* [AIM]: Copy all of the records below verbatim.

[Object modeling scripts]

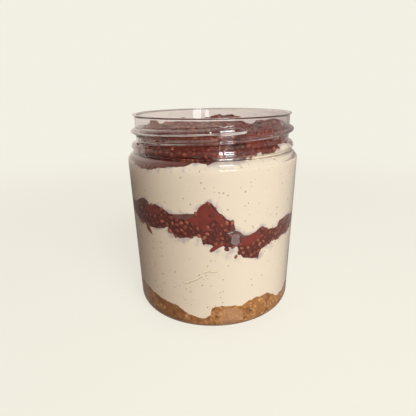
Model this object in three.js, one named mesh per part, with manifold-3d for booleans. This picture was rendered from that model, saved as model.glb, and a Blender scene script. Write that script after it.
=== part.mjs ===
// A clear screw-neck jar without its lid, filled in layers: crushed biscuit, cream,
// a band of seedy berry compote, cream again, and a heap of compote up to the rim.
// Millimetres, +Z up. The origin is the centre of the jar's foot, and -Y is the front.
// Azimuths are in degrees round the jar: 0 at the front, growing towards +X.

import * as THREE from 'three';
import { mergeVertices } from 'three/addons/utils/BufferGeometryUtils.js';
import Module from 'manifold-3d';

// Jar sizes
const JAR_HEIGHT = 87.1;
const BODY_R = 37;
const NECK_R = 32.8;
const WALL = 0.9;
const HEEL_R = 6.2;
const FOOT_INNER_R = 25;
const PUSH_UP = 2.0;
const SHOULDER_R = 4.2;
const SHOULDER_Z = 69.2;
const SHOULDER_SWEEP = 72;
const BEAD_R = 35.0;
const BEAD_LOW_Z = 73.4;
const BEAD_HIGH_Z = 76.7;
const BEAD_CHAMFER = 1.2;
const LIP_R = 33.6;
const LIP_HEIGHT = 0.9;
const JAR_SEGMENTS = 52;

// Screw thread: two starts opposite each other that climb to the right, the one that
// begins at the front left shorter than the other. Each has the number of jar segments
// that it covers. The section runs from the lower root over a narrow crest near it to the
// upper root: [share of the ridge's height, height over the crest line].
const THREAD_CREST_R = 34.8;
const THREAD_LEAD = 8.4;
const THREAD_START_SEGMENTS = [25, 38];
const THREAD_START_Z = 77.0;
const THREAD_SECTION = [[0, -1.7], [1, -0.6], [1, 0.1], [0, 2.1]];
const THREAD_FIRST_SEGMENT = -9;
const THREAD_TAPER_SEGMENTS = 2;

// Filling
const GAP = 0.3;
const FILL_SEGMENTS = 60;
const FILL_R = BODY_R - WALL - GAP;
const FILL_NECK_R = 31.5;
const FILL_NECK_Z = 72.4;
const INNER_RINGS = [14, 28];
const HEEL_BREAKS = [1.6, 2.5, 4.0];
const SHOULDER_BREAKS = [70.9, 71.9];
const HEAP_BREAK_Z = 75;
const ROW_STEP = 0.15;
const BERRY_INSET = 0.7;

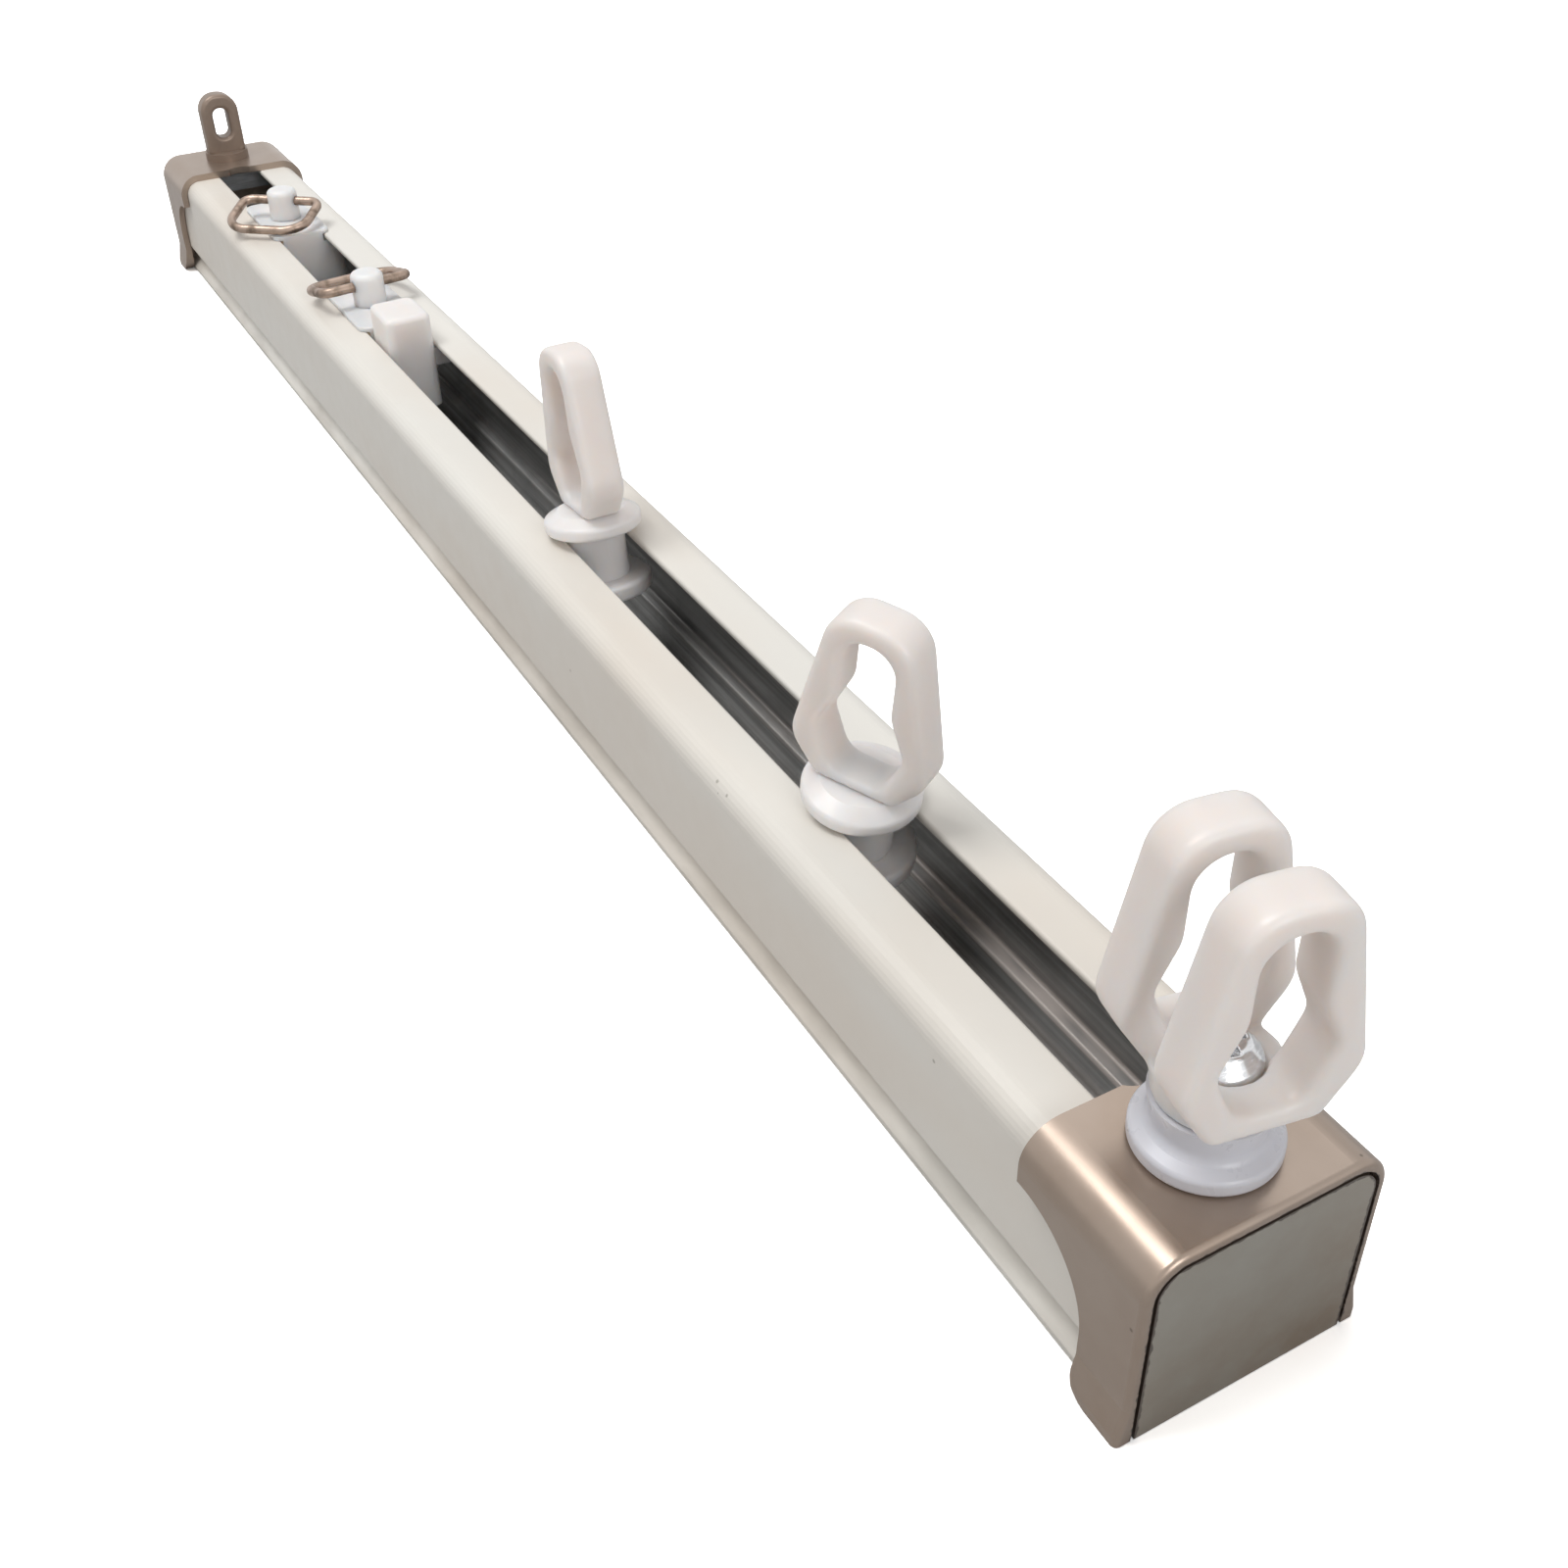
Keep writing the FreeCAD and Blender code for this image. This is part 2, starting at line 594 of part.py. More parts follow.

* [WRITTEN ANSWER]:
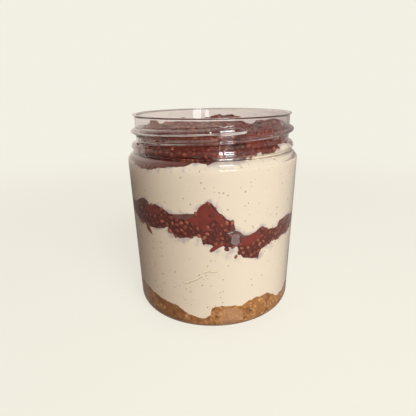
Model this object in three.js, one named mesh per part, with manifold-3d for booleans. This picture was rendered from that model, saved as model.glb, and a Blender scene script. Write that script after it.
=== part.mjs ===
// A clear screw-neck jar without its lid, filled in layers: crushed biscuit, cream,
// a band of seedy berry compote, cream again, and a heap of compote up to the rim.
// Millimetres, +Z up. The origin is the centre of the jar's foot, and -Y is the front.
// Azimuths are in degrees round the jar: 0 at the front, growing towards +X.

import * as THREE from 'three';
import { mergeVertices } from 'three/addons/utils/BufferGeometryUtils.js';
import Module from 'manifold-3d';

// Jar sizes
const JAR_HEIGHT = 87.1;
const BODY_R = 37;
const NECK_R = 32.8;
const WALL = 0.9;
const HEEL_R = 6.2;
const FOOT_INNER_R = 25;
const PUSH_UP = 2.0;
const SHOULDER_R = 4.2;
const SHOULDER_Z = 69.2;
const SHOULDER_SWEEP = 72;
const BEAD_R = 35.0;
const BEAD_LOW_Z = 73.4;
const BEAD_HIGH_Z = 76.7;
const BEAD_CHAMFER = 1.2;
const LIP_R = 33.6;
const LIP_HEIGHT = 0.9;
const JAR_SEGMENTS = 52;

// Screw thread: two starts opposite each other that climb to the right, the one that
// begins at the front left shorter than the other. Each has the number of jar segments
// that it covers. The section runs from the lower root over a narrow crest near it to the
// upper root: [share of the ridge's height, height over the crest line].
const THREAD_CREST_R = 34.8;
const THREAD_LEAD = 8.4;
const THREAD_START_SEGMENTS = [25, 38];
const THREAD_START_Z = 77.0;
const THREAD_SECTION = [[0, -1.7], [1, -0.6], [1, 0.1], [0, 2.1]];
const THREAD_FIRST_SEGMENT = -9;
const THREAD_TAPER_SEGMENTS = 2;

// Filling
const GAP = 0.3;
const FILL_SEGMENTS = 60;
const FILL_R = BODY_R - WALL - GAP;
const FILL_NECK_R = 31.5;
const FILL_NECK_Z = 72.4;
const INNER_RINGS = [14, 28];
const HEEL_BREAKS = [1.6, 2.5, 4.0];
const SHOULDER_BREAKS = [70.9, 71.9];
const HEAP_BREAK_Z = 75;
const ROW_STEP = 0.15;
const BERRY_INSET = 0.7;

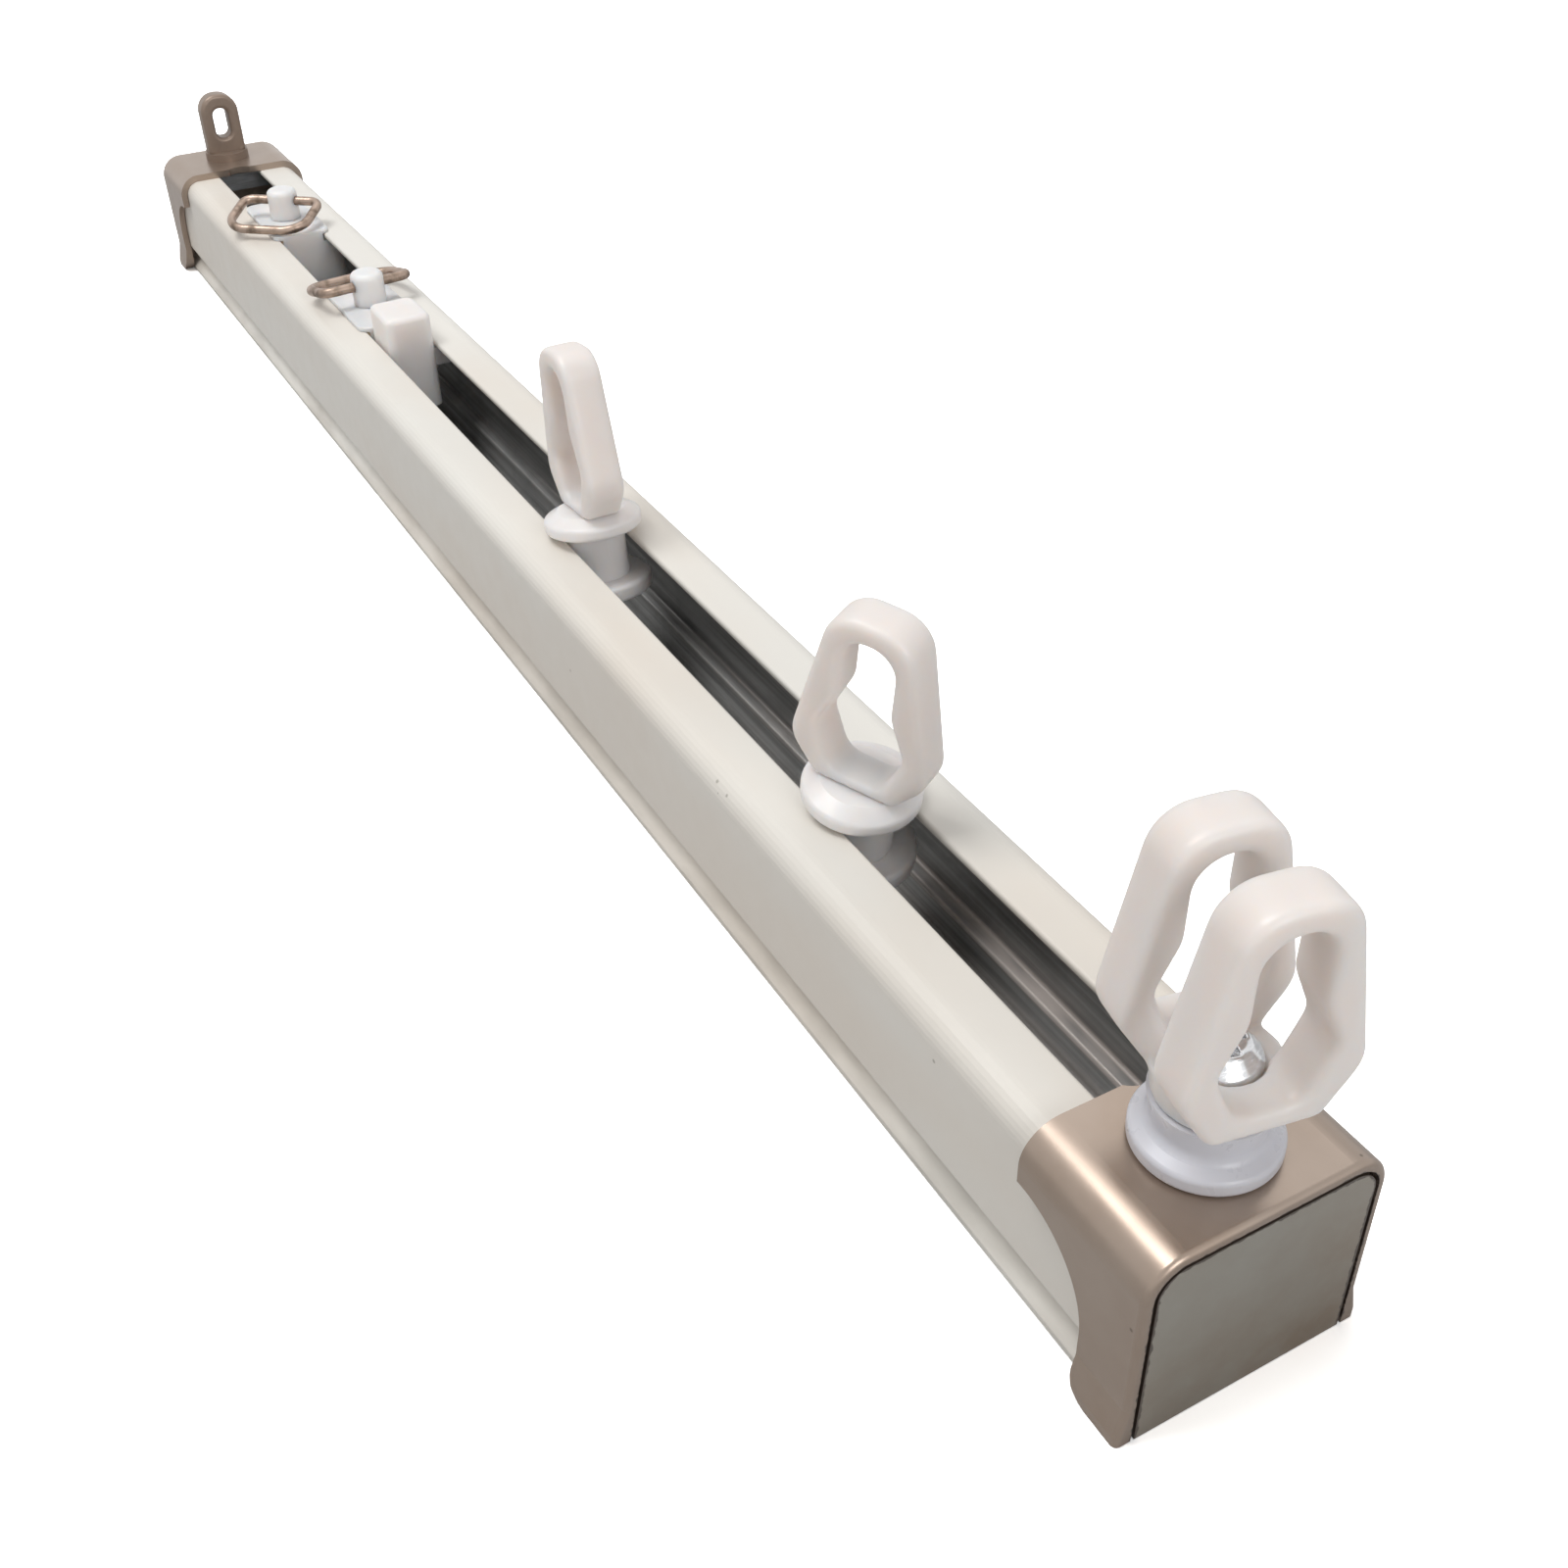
Keep writing the FreeCAD and Blender code for this image. This is part 2, starting at line 594 of part.py. More parts follow.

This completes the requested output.